SHORT PROBLEM
Print all the data, keeping every line exactly as it is.

---- DATA FOR THE TASK

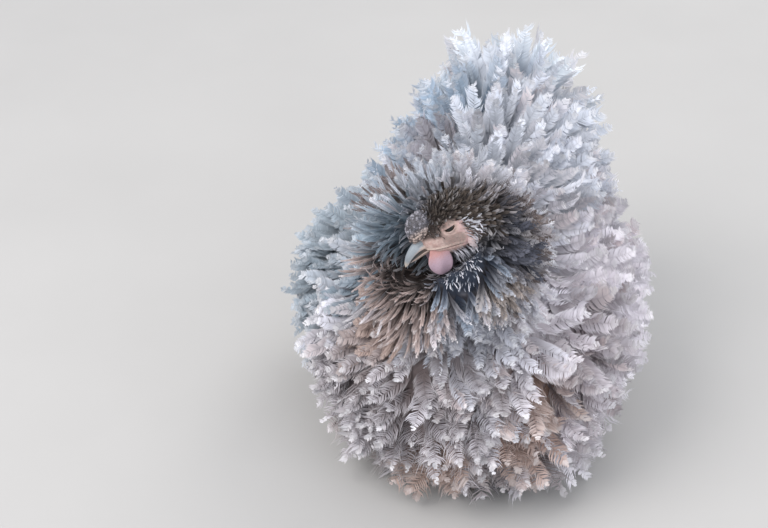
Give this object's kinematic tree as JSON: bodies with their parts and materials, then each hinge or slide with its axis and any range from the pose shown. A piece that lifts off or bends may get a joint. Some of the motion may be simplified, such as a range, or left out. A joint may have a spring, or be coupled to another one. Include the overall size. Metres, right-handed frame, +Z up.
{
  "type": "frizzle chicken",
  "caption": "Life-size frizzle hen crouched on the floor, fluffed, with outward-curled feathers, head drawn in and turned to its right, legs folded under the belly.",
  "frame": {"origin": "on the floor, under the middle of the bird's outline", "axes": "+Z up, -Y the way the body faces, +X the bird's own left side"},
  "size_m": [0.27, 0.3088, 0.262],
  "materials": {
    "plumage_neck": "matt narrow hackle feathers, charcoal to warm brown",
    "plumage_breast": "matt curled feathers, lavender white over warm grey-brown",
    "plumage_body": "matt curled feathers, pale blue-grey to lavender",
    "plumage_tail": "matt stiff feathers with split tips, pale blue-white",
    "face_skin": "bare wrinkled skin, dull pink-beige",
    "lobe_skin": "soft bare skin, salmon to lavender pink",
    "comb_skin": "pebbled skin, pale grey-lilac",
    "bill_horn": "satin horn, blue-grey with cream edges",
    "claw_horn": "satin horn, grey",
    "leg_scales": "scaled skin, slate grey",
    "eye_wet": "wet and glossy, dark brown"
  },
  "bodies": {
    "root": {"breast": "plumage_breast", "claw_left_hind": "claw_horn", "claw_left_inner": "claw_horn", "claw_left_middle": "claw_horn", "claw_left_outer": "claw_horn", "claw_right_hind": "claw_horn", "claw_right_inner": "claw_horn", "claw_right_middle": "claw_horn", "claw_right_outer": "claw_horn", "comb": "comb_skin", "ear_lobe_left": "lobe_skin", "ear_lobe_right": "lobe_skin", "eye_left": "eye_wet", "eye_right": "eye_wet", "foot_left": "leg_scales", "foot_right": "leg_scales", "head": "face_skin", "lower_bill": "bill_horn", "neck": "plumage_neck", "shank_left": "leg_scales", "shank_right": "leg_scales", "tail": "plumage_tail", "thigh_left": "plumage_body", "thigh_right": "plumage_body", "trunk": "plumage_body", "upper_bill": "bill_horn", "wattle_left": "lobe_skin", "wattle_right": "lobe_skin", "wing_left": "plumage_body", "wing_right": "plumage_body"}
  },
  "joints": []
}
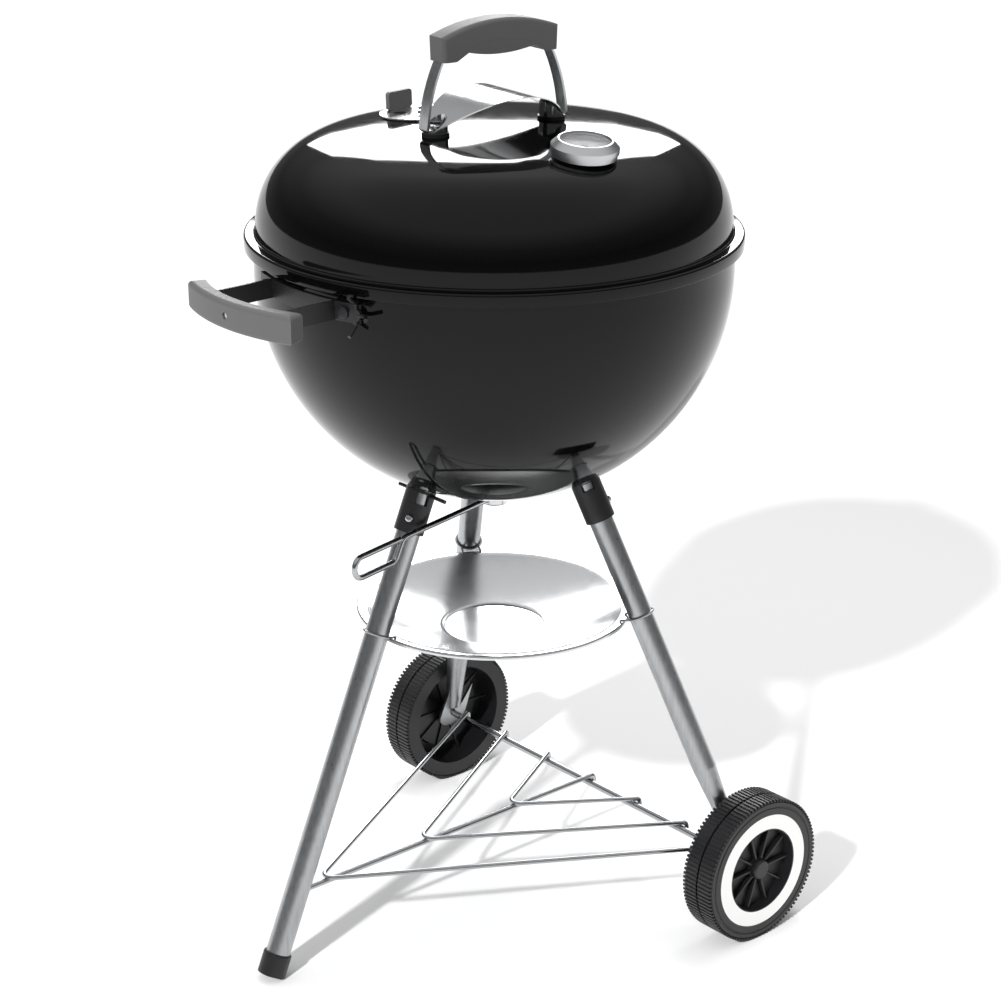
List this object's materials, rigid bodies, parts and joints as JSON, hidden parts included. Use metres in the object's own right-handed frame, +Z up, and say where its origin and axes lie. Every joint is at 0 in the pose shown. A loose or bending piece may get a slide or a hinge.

--------

EXERCISE SOLUTION
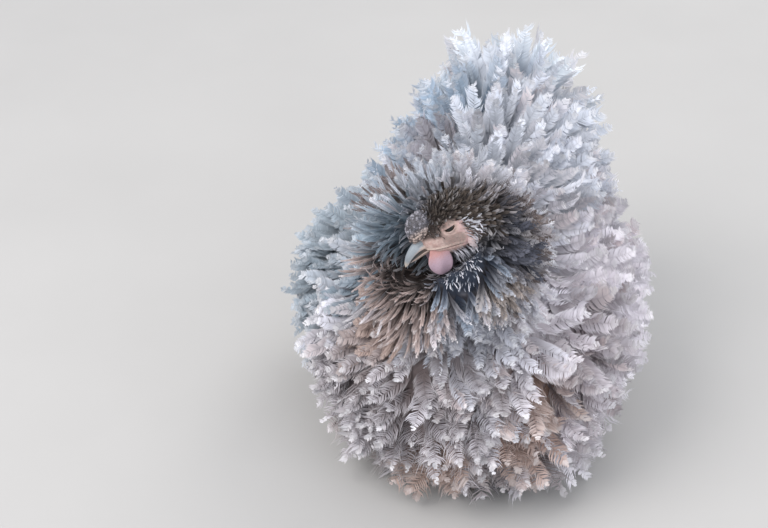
Give this object's kinematic tree as JSON: bodies with their parts and materials, then each hinge or slide with its axis and any range from the pose shown. A piece that lifts off or bends may get a joint. Some of the motion may be simplified, such as a range, or left out. A joint may have a spring, or be coupled to another one. Include the overall size. Metres, right-handed frame, +Z up.
{
  "type": "frizzle chicken",
  "caption": "Life-size frizzle hen crouched on the floor, fluffed, with outward-curled feathers, head drawn in and turned to its right, legs folded under the belly.",
  "frame": {"origin": "on the floor, under the middle of the bird's outline", "axes": "+Z up, -Y the way the body faces, +X the bird's own left side"},
  "size_m": [0.27, 0.3088, 0.262],
  "materials": {
    "plumage_neck": "matt narrow hackle feathers, charcoal to warm brown",
    "plumage_breast": "matt curled feathers, lavender white over warm grey-brown",
    "plumage_body": "matt curled feathers, pale blue-grey to lavender",
    "plumage_tail": "matt stiff feathers with split tips, pale blue-white",
    "face_skin": "bare wrinkled skin, dull pink-beige",
    "lobe_skin": "soft bare skin, salmon to lavender pink",
    "comb_skin": "pebbled skin, pale grey-lilac",
    "bill_horn": "satin horn, blue-grey with cream edges",
    "claw_horn": "satin horn, grey",
    "leg_scales": "scaled skin, slate grey",
    "eye_wet": "wet and glossy, dark brown"
  },
  "bodies": {
    "root": {"breast": "plumage_breast", "claw_left_hind": "claw_horn", "claw_left_inner": "claw_horn", "claw_left_middle": "claw_horn", "claw_left_outer": "claw_horn", "claw_right_hind": "claw_horn", "claw_right_inner": "claw_horn", "claw_right_middle": "claw_horn", "claw_right_outer": "claw_horn", "comb": "comb_skin", "ear_lobe_left": "lobe_skin", "ear_lobe_right": "lobe_skin", "eye_left": "eye_wet", "eye_right": "eye_wet", "foot_left": "leg_scales", "foot_right": "leg_scales", "head": "face_skin", "lower_bill": "bill_horn", "neck": "plumage_neck", "shank_left": "leg_scales", "shank_right": "leg_scales", "tail": "plumage_tail", "thigh_left": "plumage_body", "thigh_right": "plumage_body", "trunk": "plumage_body", "upper_bill": "bill_horn", "wattle_left": "lobe_skin", "wattle_right": "lobe_skin", "wing_left": "plumage_body", "wing_right": "plumage_body"}
  },
  "joints": []
}
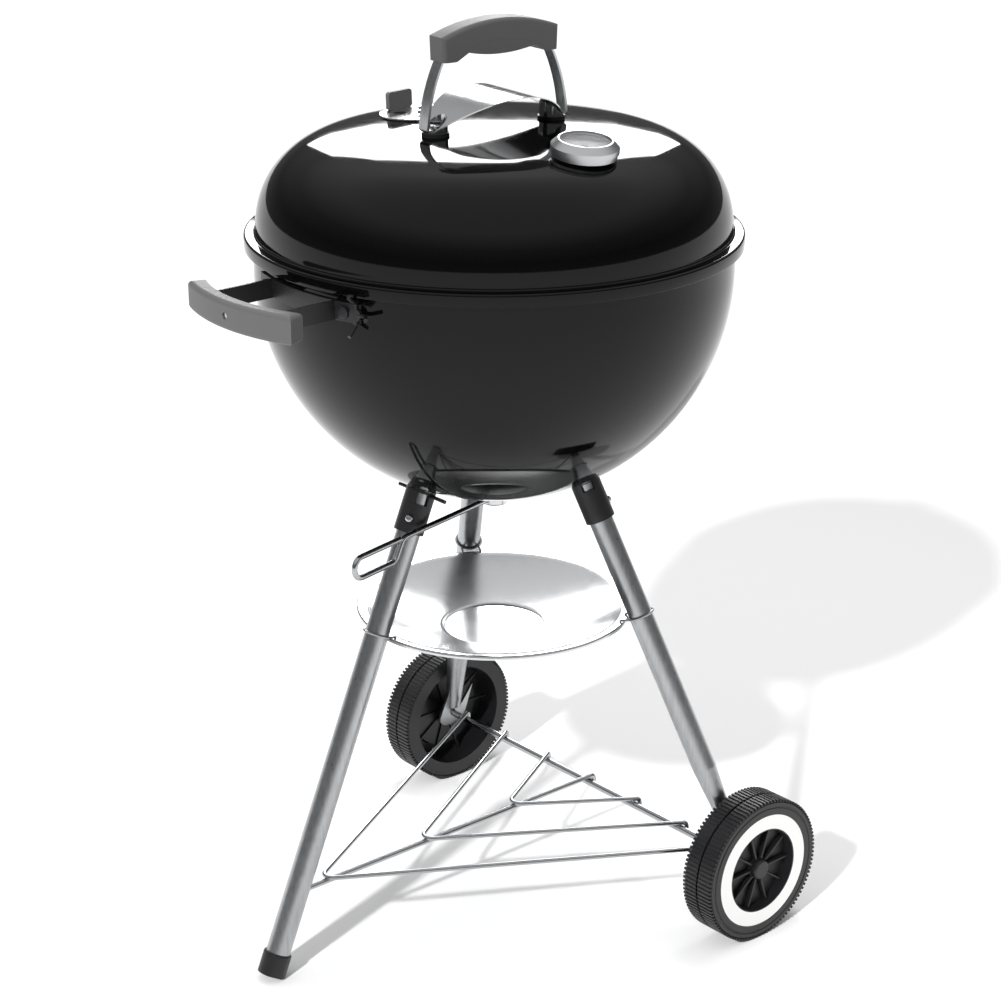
List this object's materials, rigid bodies, parts and joints as JSON, hidden parts included. Use metres in the object's own right-handed frame, +Z up, and say where its origin and axes lie. Every joint is at 0 in the pose shown. A loose or bending piece may get a slide or a hinge.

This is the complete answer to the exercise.